A general subspace ensemble learning framework via totally-corrective boosting and tensor-based and local patch-based extensions for gait recognition

Subspace learning methods have played an important role on handling the high-dimensional gait template for human identification. Particularly, linear discriminant analysis (LDA) method has been widely applied to find one discriminant low-dimensional subspace for gait recognition. However, when gait templates changed by clothing, view angle, load carrying and road surface variants, only learning one single subspace is prone to dropping into local optimum. In this paper, a subspace ensemble learning using totally-corrective boosting (SEL_TCB) framework and its tensor-based and local patch-based extensions are proposed for gait recognition.

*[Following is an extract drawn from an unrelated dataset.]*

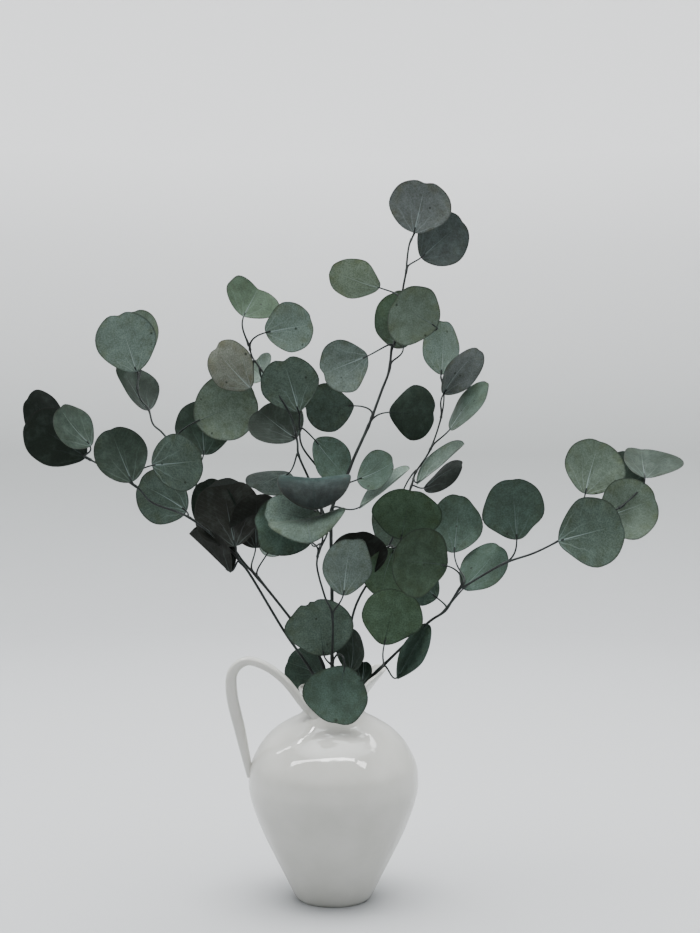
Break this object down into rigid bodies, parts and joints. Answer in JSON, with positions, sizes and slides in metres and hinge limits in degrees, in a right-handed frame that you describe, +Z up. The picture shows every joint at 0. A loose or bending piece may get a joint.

In this framework, multiple discriminant subspaces are iteratively learned using totally-corrective boosting technology to preserve the proximity relationships described by instance triplets. Meanwhile, by constructing different triplet set, the presented framework can deal with complex application environments. Further, we extend SEL_TCB framework to tensor SEL_TCB (TSEL_TCB) framework which effectively preserves the structural information of the gait template. Meanwhile, compared with the holistic appearance-based SEL_TCB framework, a local patch-based SEL_TCB (LPSEL_TCB) framework is proposed, which iteratively learns multiple discriminant subspaces corresponding to several local patches selected from the gait template. The proposed method is compared with the recently published gait recognition approaches on USF HumanID database and CASIA Gait database. Experimental results indicate that the proposed method achieves highly competitive performance against state-of-the-art gait recognition approaches.